The practical way to resolove this would be to set a limit per page of how may times a repeated keyword could affect the Algos - percentage wise.
So if a site has 500 words - perhaps after a certain percentage of repeats - it would NO longer effect the algoritms.
BUT DO NOT DEPRIEVE THE PUBLIC FROM GETTING ACCESS TO VALID INFO via GOOGLE - Because tactics are disapproved of. Just decide how that page should NOT RANK for those search terms.
And of course, the term SPAM is so overused that it is now as an ambiquous term as any could possibly be.
What some may consider Spam, may be valid information to others except of course in egregious cases.
Search Engines that repeatedly place two, three of four sponsor links above the Organic SERPs, have absolutely no credibility with a holier than thou attitude.
It is so-o sad that Search Engines Web is not in charge of Google. It would become PERFECT in a matter of months!!
Brilliant post, all around. With the exception of Matt and GG, it seems that Google makes it very difficult for various web experts to give feedback...and a discussion group allowing uninformed amateurs to speculate on answers for other uninformed amateurs is NOT the solution!
Poor Matt gets hammered with every kind of question from every level of webmaster...punishment for being one of the 2 out of 10,000 or so Google employees brave enough to allow the outside world to talk to them!
Michael.
Great Post!
Can you do a second one about being in charge of the advertising programs for a day?
Well said! The only good not showing all backlinks does is make people use Yahoo instead.
I'd also like to add another point to the list and that's the dreaded: "Cancel AdSense account that run spam sites". It would help stop so much spam it's silly.
I would support you being there for many more days than one, Rand. You have some great initiatives there. It's all part of being customer-centric rather than product-driven as Google is. It's also acknowledging that webmasters are customers too. There have been some cracks in that authoritative almost-godlike facade. However there's a long way to go.
Despite giving MC a hard time you really do have to hand it to him, and a lot of other folks at the plex. Around the IPO there were some dark days of communication. I see a lot more open discussions from Matt, and some of the other Google folks monitoring the blogs and forums.
I'd love for them to start an "ask a googler" blog or some other such site. Have some experts in the field submit a handful of questions about an area every week and publish the answers, it would be a really nice webmaster resource. You could field open questions, but there's the is this a single site issue or an representative of some section of the web as a whole problem to contend with. What would also be fun is a google integration case study. Similar to the adsense profiles but more in depth. How is this person using one of Google's tools to solve a problem, what steps did they take to implement it, what were the end results, and how can I use this to make my sites better.
Agreed, Michael - he's made a huge difference for them and their PR profile industry wide.
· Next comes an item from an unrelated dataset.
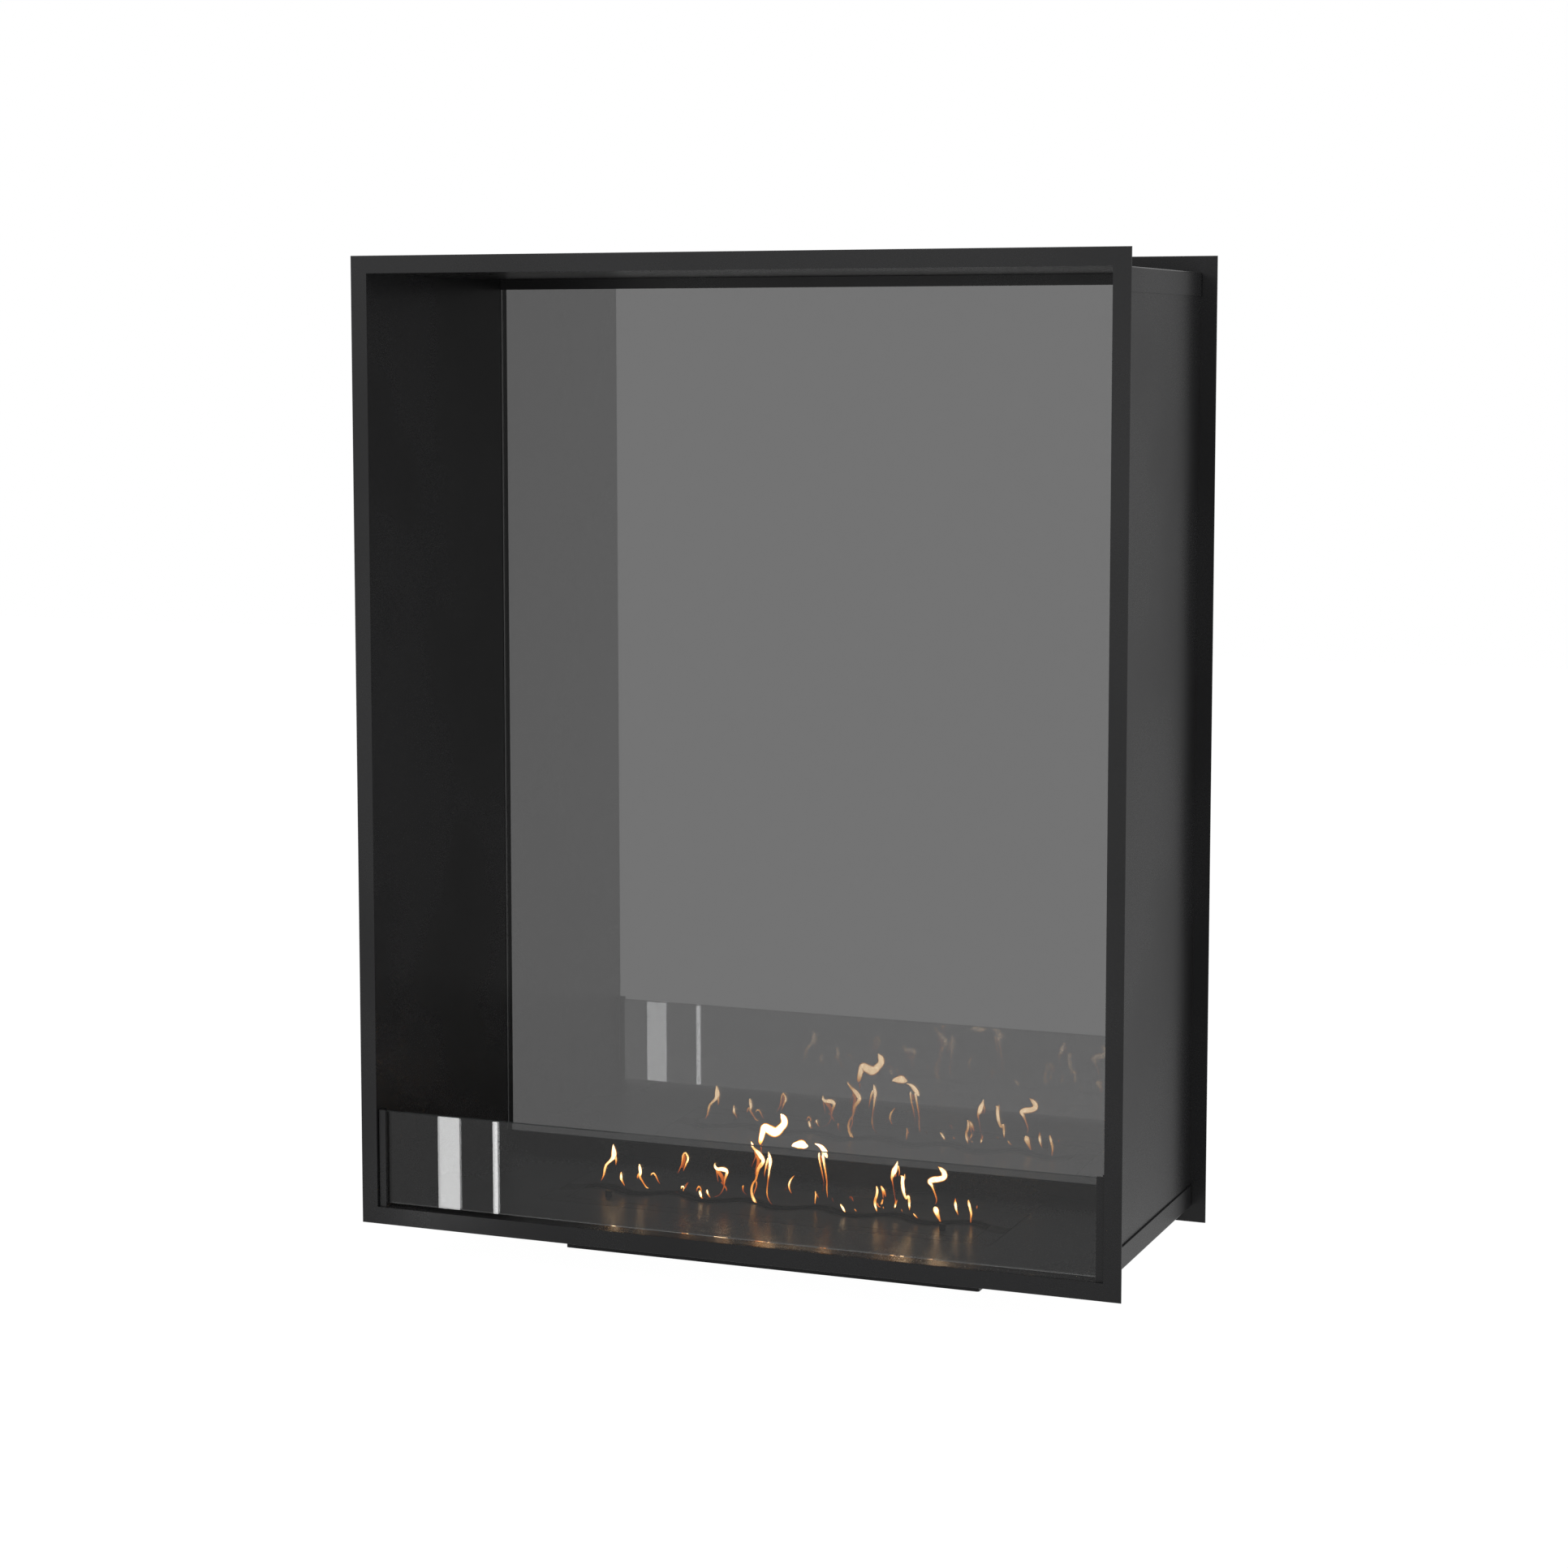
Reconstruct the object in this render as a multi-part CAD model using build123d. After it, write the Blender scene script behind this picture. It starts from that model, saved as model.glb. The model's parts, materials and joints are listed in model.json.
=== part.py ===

I liked the jail time idea Rand, with a link to specific guidelines (even to that SEO Beginners guide) -- that would probably clear up a significant amount of support e-mails; plus, it would make some of us think they are less arrogant and more helpful.
Good suggestions, especially the one about accurate link counts. Personally, I would cut ties with ebay. No more worthless ebay links in the results and no more ridiculous ads like this:
Peace Of Mind Looking for Peace Of Mind? Find exactly what you want today. www.eBay.com
My observation about the DP coop is that Google are tackling it by reducing the number of indexed pages on sites that show the adverts. There is discussion over here.
Also in Matts post yesterday he said: Linking to a free ringtones site, an SEO contest, and an Omega 3 fish oil site? I think I’ve found your problem. I’d think about the quality of your links if you’d prefer to have more pages crawled.
What better way to link to poor sites than to run the coop? Probably 50% of the entire adverts have been for seo contests over the last month.